昨日の父の日。わたしは電話さえしなかった。インターンが始まってから、父は週に一回必ずメールをよこした。医療に携わってる父はアドバイスらしきものを毎回並べ立てた。日本とこっちじゃ医療システムも違うし、日本語の難しい医学用語が分からないわたしにはあまり役に立たなかったけど、あの人がわたしにくれた父への優しい気持ちはまだ残っていた。わたしはちゃんと返事を送ったし、お金を貸してくれたことにはずっと感謝してた。

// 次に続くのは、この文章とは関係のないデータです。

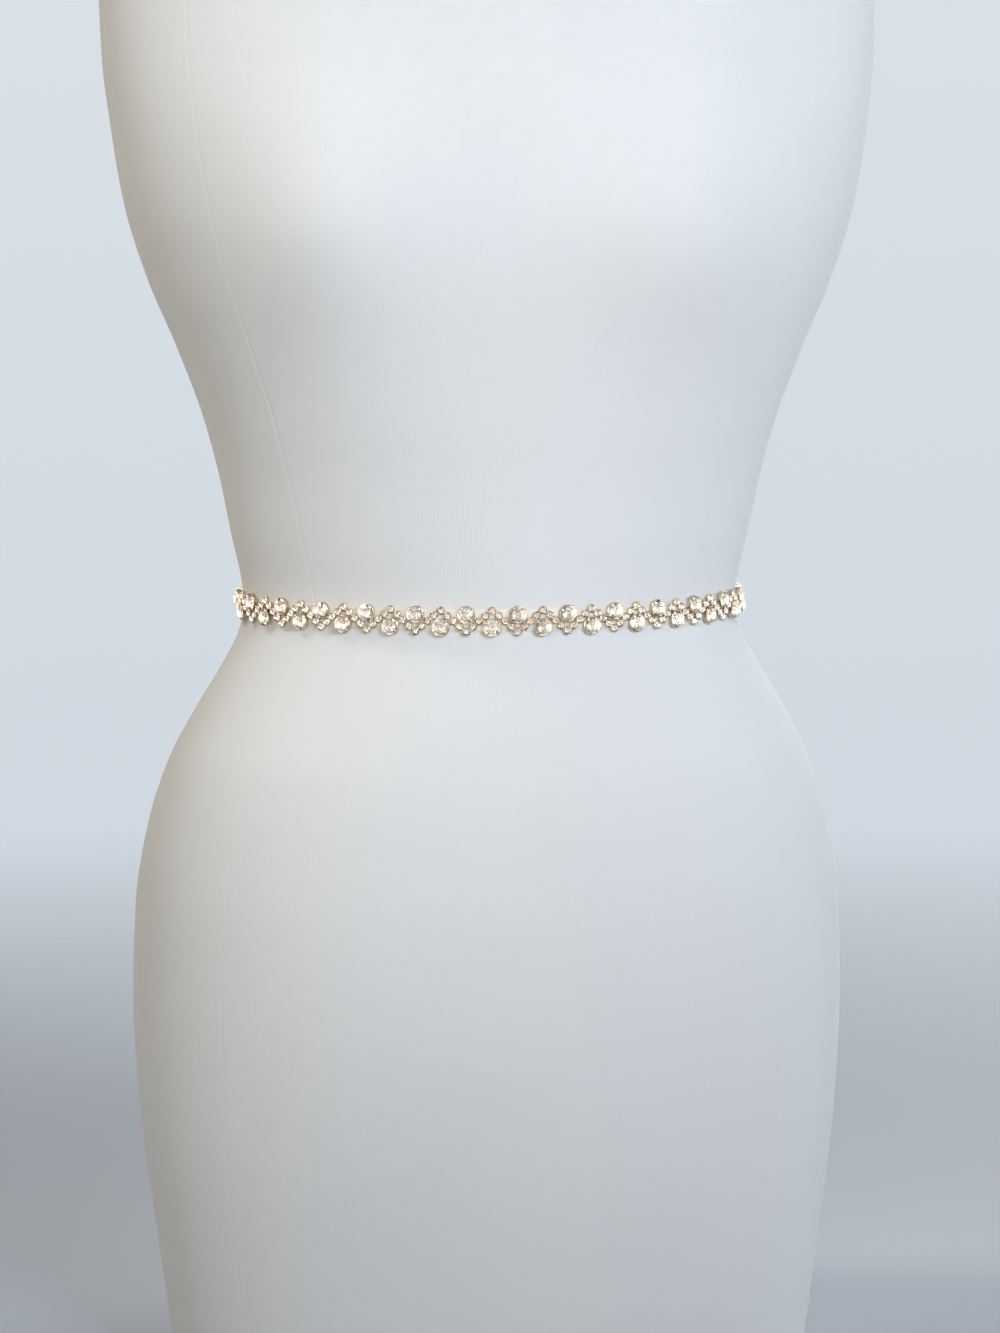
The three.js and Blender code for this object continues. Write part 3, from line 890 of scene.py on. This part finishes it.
def prong_part(size, angle):
    """A claw that rises from the cup's wall and folds over the stone's edge."""
    cup, stone, girdle, crown = size["cup"], size["stone"], size["girdle"], size["crown"]
    scale = 0.55 + 0.45 * (stone - 1.5) / 2.1  # a claw grows less than its stone does
    path = [
        (cup - 0.04, girdle - 0.9 * scale, 0.62),
        (cup + 0.03, girdle - 0.1, 0.6),
        (stone + 0.12 * scale, girdle + 0.3 * crown, 0.5),
        (stone * 0.9, girdle + 0.52 * crown, 0.38),
        (stone * 0.8, girdle + 0.66 * crown, 0.2),
    ]
    shape = [(-1, -0.5), (1, -0.5), (1, 0.1), (0.55, 0.5), (-0.55, 0.5), (-1, 0.1)]
    thick = 0.3 * scale
    centres = np.array([(r, z) for r, z, _ in path])
    tangents = np.gradient(centres, axis=0)
    tangents /= np.linalg.norm(tangents, axis=1, keepdims=True)
    sections = []
    for (r, z, width), (tr, tz) in zip(path, tangents):
        out_r, out_z = tz, -tr
        section = []
        for w, h in shape:
            rr = r + out_r * h * thick
            zz = z + out_z * h * thick
            ww = w * width * scale
            x = rr * math.cos(angle) - ww * math.sin(angle)
            y = rr * math.sin(angle) + ww * math.cos(angle)
            section.append((x, y, zz))
        sections.append(section)
    return loft(sections)


def stone_part(size):
    """A round brilliant: table, star, kite and girdle facets over a foiled pavilion. Material 0 is
    glass, and 1 the foil."""
    r, crown, depth = size["stone"], size["crown"], size["pavilion"]
    table, star, low = 0.55 * r, 0.8 * r, 0.4 * r
    cos_half = math.cos(math.pi / 8)
    star_z = crown * (r - star * cos_half) / (r - table)
    low_z = -depth * (1 - low * cos_half / r)

    def ring(radius, z, count, shift=0.0):
        step = 2 * math.pi / count
        angles = [(k + shift) * step for k in range(count)]
        return [(radius * math.cos(a), radius * math.sin(a), z) for a in angles]

    verts = ring(table, crown, 8) + ring(star, star_z, 8, 0.5) + ring(r, 0.06, 16)
    verts += ring(r, -0.06, 16) + ring(low, low_z, 8, 0.5) + [(0, 0, -depth)]
    t, s, g, h, m, culet = 0, 8, 16, 32, 48, 56
    faces, foil = [list(range(8))], []
    for k in range(8):
        n, p = (k + 1) % 8, (k - 1) % 8
        a, b, c = 2 * k, 2 * k + 1, (2 * k + 2) % 16
        faces.append([t + k, s + k, t + n])
        faces.append([t + k, s + p, g + a, s + k])
        faces.append([s + k, g + a, g + b])
        faces.append([s + k, g + b, g + c])
        faces.append([g + a, h + a, h + b, g + b])
        faces.append([g + b, h + b, h + c, g + c])
        foil.append([culet, m + k, h + a, m + p])
        foil.append([m + k, h + b, h + a])
        foil.append([m + k, h + c, h + b])
    return np.array(verts, float), faces + foil, [0] * len(faces) + [1] * len(foil)


def bar_part(a, b):
    """A short solder bar between two cups' centres."""
    line = np.linspace((*a, BAR_HEIGHT), (*b, BAR_HEIGHT), 2)
    return tube(line, BAR_RADIUS, BAR_SIDES)


def stitch_part(along, up, lean):
    """A loop of thread over a bar."""
    reach, rise = STITCH["reach"], BAR_HEIGHT + BAR_RADIUS + STITCH["over"]
    angles = np.linspace(0, math.pi, 9)
    x = along + reach * np.cos(angles) * math.sin(lean)
    y = up + reach * np.cos(angles) * math.cos(lean)
    z = rise * np.sin(angles) ** 0.7 - STITCH["sink"]
    return tube(np.stack([x, y, z], axis=-1), THREAD_RADIUS, 6)


def unit_place(i):
    """Where unit i stands, counted from -X round the front to +X."""
    s = (i - (UNIT_COUNT - 1) / 2) * UNIT_PITCH + TRIM_SHIFT
    ends = sash_point(np.array([s - 1, s + 1]), 0, np.full(2, TRIM_STAND))
    along = ends[1] - ends[0]
    along /= np.linalg.norm(along)
    out = np.array([along[1], -along[0], 0])
    out /= np.linalg.norm(out)
    place = np.eye(4)
    place[:3, :3] = np.stack([along, np.cross(out, along), out], axis=1)
    place[:3, 3] = sash_point(np.array([s]), 0, np.array([TRIM_STAND]))[0]
    return place


def unit_spots(way, first):
    """The places of a unit's cups by name, as along and up. way is 1 with the large stone up."""
    spots = {
        "large": (0, LARGE_UP * way),
        "left": (-SMALL_ALONG, SMALL_UP * way),
        "right": (SMALL_ALONG, SMALL_UP * way),
        "tip": (0, TIP_UP * way),
        "link": (UNIT_PITCH / 2, 0),
    }
    if first:
        spots["before"] = (-UNIT_PITCH / 2, 0)
    return spots


def add_stones(metal, glass, parts, place, spots, rng):
    """The cups, claws and stones of a unit, with the claws turned and the stones tilted by chance."""
    for name, (along, up) in spots.items():
        kind = "large" if name == "large" else "small"
        cup, prongs, stone, size = parts[kind]
        spin = rng.uniform(-PRONG_SPIN, PRONG_SPIN)
        metal.add(cup, place @ placed(along, up))
        for prong in prongs:
            metal.add(prong, place @ placed(along, up, 0, spin))
        lean = (rng.uniform(-STONE_TILT, STONE_TILT), rng.uniform(-STONE_TILT, STONE_TILT))
        turn = rng.uniform(0, math.pi / 4)
        glass.add(stone, place @ placed(along, up, size["girdle"], turn, lean))


def add_bars(metal, place, way):
    spots = unit_spots(way, True)
    pairs = [("large", "left"), ("large", "right"), ("left", "tip"), ("right", "tip")]
    pairs += [("left", "before"), ("right", "link"), ("large", "before"), ("large", "link")]
    for a, b in pairs:
        metal.add(bar_part(spots[a], spots[b]), place)


def add_stitches(thread, place, way):
    for side in (-1, 1):
        for along, up, lean in STITCH_SPOTS:
            thread.add(stitch_part(side * along, up * way, side * way * lean * STITCH["lean"]), place)


def trim_piece(name, bits, materials, smooth=True):
    verts, faces, indices = bits.part()
    piece = make_piece(name, verts, faces, materials, indices, smooth=smooth)
    if smooth:
        piece.data.set_sharp_from_angle(angle=CREASE)
    return piece


def build_trim():
    rng = random.Random(7)
    corners = [math.radians(45 + 90 * k) for k in range(4)]
    parts = {}
    for kind, size in (("large", LARGE), ("small", SMALL)):
        prongs = [prong_part(size, corner) for corner in corners]
        parts[kind] = cup_part(size, CUP_SIDES[kind]), prongs, stone_part(size), size
    for stretch in range(STRETCHES):
        metal, glass, thread = Bits(), Bits(), Bits()
        for k in range(UNITS_PER_STRETCH):
            i = stretch * UNITS_PER_STRETCH + k
            way = -1 if i % 2 else 1
            place = unit_place(i)
            add_stones(metal, glass, parts, place, unit_spots(way, i == 0), rng)
            add_bars(metal, place, way)
            add_stitches(thread, place, way)
        number = str(stretch + 1)
        node = "trim_stretch_" + number
        dress(trim_piece("settings_" + number, metal, [GOLD]), "trim_gold", node)
        stones = trim_piece("stones_" + number, glass, [CRYSTAL, FOIL], smooth=False)
        dress(stones, "trim_gold", node)
        dress(trim_piece("stitches_" + number, thread, [THREAD]), "ribbon_satin")


# Studio

def build_floor():
    """A pale floor that fades into the backdrop's colour."""
    shader = Shader("studio_floor")
    place = shader.node("NewGeometry").outputs["Position"]
    away = shader.node("VectorMath", {0: place}, operation="LENGTH").outputs["Value"]
    reach = {0: away, 1: FLOOR_FADE[0], 2: FLOOR_FADE[1], 3: 0.0, 4: 1.0}
    fade = shader.node("MapRange", reach, interpolation_type="SMOOTHSTEP").outputs[0]
    dark, pale = FLOOR_COLOURS
    colour = shader.blend(shader.noise(2, 2), rgb(*dark), rgb(*pale))
    shader.set(base_color=colour, roughness=0.95)
    clear = shader.node("BsdfTransparent").outputs[0]
    mixed = shader.node("MixShader", {0: fade, 1: shader.surface.outputs[0], 2: clear}).outputs[0]
    shader.tree.links.new(mixed, shader.tree.nodes["Material Output"].inputs["Surface"])
    shader.material.surface_render_method = "BLENDED"
    angles = np.linspace(0, 2 * math.pi, FLOOR_SIDES, endpoint=False)
    reaches = np.linspace(0.2, FLOOR_RADIUS, FLOOR_RINGS) / MM
    points = [(r * math.cos(a), r * math.sin(a), 0) for r in reaches for a in angles]
    rings = [[low, high, far, near] for low, near, far, high in ring_faces(FLOOR_RINGS, FLOOR_SIDES)]
    faces = [list(range(FLOOR_SIDES))] + rings
    make_piece("studio_floor", points, faces, [shader.material])


def build_world():
    """A pale backdrop that the camera sees, painted darker towards the bottom as painted shade, a weak
    even light, and bright patches for the stones and the metal to mirror."""
    world = bpy.data.worlds.new("studio")
    world.use_nodes = True
    tree = world.node_tree

    def node(kind, inputs=None, **settings):
        made = tree.nodes.new("ShaderNode" + kind)
        for key, value in settings.items():
            setattr(made, key, value)
        for key, value in (inputs or {}).items():
            if isinstance(value, bpy.types.NodeSocket):
                tree.links.new(value, made.inputs[key])
            else:
                made.inputs[key].default_value = value
        return made

    ray = node("LightPath").outputs
    direction = node("TexCoord").outputs["Generated"]
    height = node("SeparateXYZ", {0: direction}).outputs[2]
    # Painted shade: the backdrop the camera sees turns darker towards the bottom.
    climb = node("MapRange", {0: height, 1: BACKDROP_CLIMB[0], 2: BACKDROP_CLIMB[1]}).outputs[0]
    papers = {0: climb, 6: rgb(*BACKDROP_SHADED_LOW), 7: rgb(*BACKDROP_HIGH)}
    paper = node("Mix", papers, data_type="RGBA").outputs[2]
    patch = node("TexNoise", {"Vector": direction, "Scale": GLEAM_SCALE, "Detail": 1.0}).outputs["Fac"]
    rise = {0: patch, 1: GLEAM_EDGE[0], 2: GLEAM_EDGE[1]}
    bright = node("MapRange", rise, interpolation_type="SMOOTHSTEP").outputs[0]
    gleam = node("Mix", {0: bright, 6: GLEAM_DARK, 7: GLEAM_BRIGHT}, data_type="RGBA").outputs[2]
    even = node("Background", {0: AMBIENT_COLOUR, 1: AMBIENT}).outputs[0]
    mirrored = node("Background", {0: gleam, 1: GLEAM}).outputs[0]
    seen = node("Background", {0: paper, 1: 1.0}).outputs[0]
    rays = {0: ray["Is Glossy Ray"], 1: ray["Is Transmission Ray"]}
    sharp = node("Math", rays, operation="MAXIMUM").outputs[0]
    unseen = node("MixShader", {0: sharp, 1: even, 2: mirrored}).outputs[0]
    both = node("MixShader", {0: ray["Is Camera Ray"], 1: unseen, 2: seen}).outputs[0]
    tree.links.new(both, tree.nodes["World Output"].inputs[0])
    bpy.context.scene.world = world


def round_form(where):
    """A point of the camera's frame, turned round the form with the camera."""
    return Matrix.Rotation(-CAMERA_TURN, 3, "Z") @ Vector(where)


def from_waist(place):
    x, y, z = place
    return x, y, WAIST_Z * MM + z


def build_lights():
    for row in LIGHTS:
        light = bpy.data.lights.new(row["name"], "AREA")
        light.shape = "RECTANGLE"
        light.size, light.size_y = row["size"]
        light.energy = row["power"]
        light.color = row["colour"]
        light.spread = math.radians(row["spread"])
        lamp = bpy.data.objects.new(row["name"], light)
        bpy.context.scene.collection.objects.link(lamp)
        lamp.location = round_form(from_waist(row["where"]))
        target = round_form(from_waist(row["target"]))
        lamp.rotation_euler = (target - lamp.location).to_track_quat("-Z", "Y").to_euler()


def build_camera():
    """The camera of the photograph: far off, a little above the waist, with the waist at its pixel."""
    data = bpy.data.cameras.new("camera")
    data.sensor_width = SENSOR
    data.lens = SENSOR * CAMERA_DISTANCE / (PHOTO_HEIGHT * PIXEL_SIZE)
    data.clip_end = 50
    camera = bpy.data.objects.new("camera", data)
    bpy.context.scene.collection.objects.link(camera)
    distance = CAMERA_DISTANCE * MM
    right_of = (PHOTO_WIDTH / 2 - WAIST_PIXEL[0]) * PIXEL_SIZE * MM
    above = (PHOTO_HEIGHT / 2 - WAIST_PIXEL[1]) * PIXEL_SIZE * MM
    waist = WAIST_Z * MM
    back, rise = distance * math.cos(CAMERA_RISE), distance * math.sin(CAMERA_RISE)
    camera.location = round_form((0, -back, waist + rise))
    pitch = CAMERA_RISE + math.atan(above / distance)
    yaw = -CAMERA_TURN - math.atan(right_of / distance)
    camera.rotation_euler = (math.pi / 2 - pitch, 0, yaw)
    bpy.context.scene.camera = camera


bpy.context.scene.view_settings.view_transform = "Standard"
build_camera()
build_form()
build_ribbons()
build_knot()
build_tails()
build_trim()
build_floor()
build_world()
build_lights()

あの人から結婚することを聞かされて、インターンの課題がたまりにたまってて、目前に卒業試験を控えてて、自分にむち打ってむち打って泣きながら這い上がろうと苦しんでたあの頃、父からのメールに返事を書けなかった。放って置いたら電話がかかってきた。話したくなかった。そんなわたしの気持ちなんか知るわけもなく、父は反応のおかしいわたしを責めた。あげくの果てに、もうすぐインターンが終わるわたしに、この先どうするつもりなのか問い詰め、自分の将来の不安をほのめかした。いわゆる「面倒を見て欲しい」を、遠回しに言おうとしてた。腹が立ったわたしは言った。「お父さんの将来とわたしの将来が、どう関係あるの?」

お金を借りといてそれはないかもしれないけど、自分の生き方を父からとやかく言われることは、とりわけ我慢できなかった。

それからメールは来ない。電話もない。わたしも連絡しない。父の日を迎えて、去年のその日のことを思い出した。少し胸が痛んだけど、あの人の魔法はもう消えてる。ひどい娘だと思う。だけど、父だってずっとひどい父親だった。わたしはお父さんを利用したの。そう思って。お願いだから、勝手に創り上げた父と娘の愛情物語にわたしを巻き込まないで。お金はちゃんと返すから、ちゃんとひとりで生きて行って。お母さんだって、そうしてるじゃない。わたしもひとりで生きてく方法見つけるから。これはしっぺ返しなの。それぞれが家族を大切にしなかったことへの。「幸せな家庭」を築けなかった人へのペナルティーなの。

年老いていく淋しさも不安もわからないわけじゃない。こういう仕事をしているとなおさら、ひとりぼっちの老人の悲しみが引き起こす悲劇を目の当たりにもする。だけど今は優しくなれない。ごめんなさい。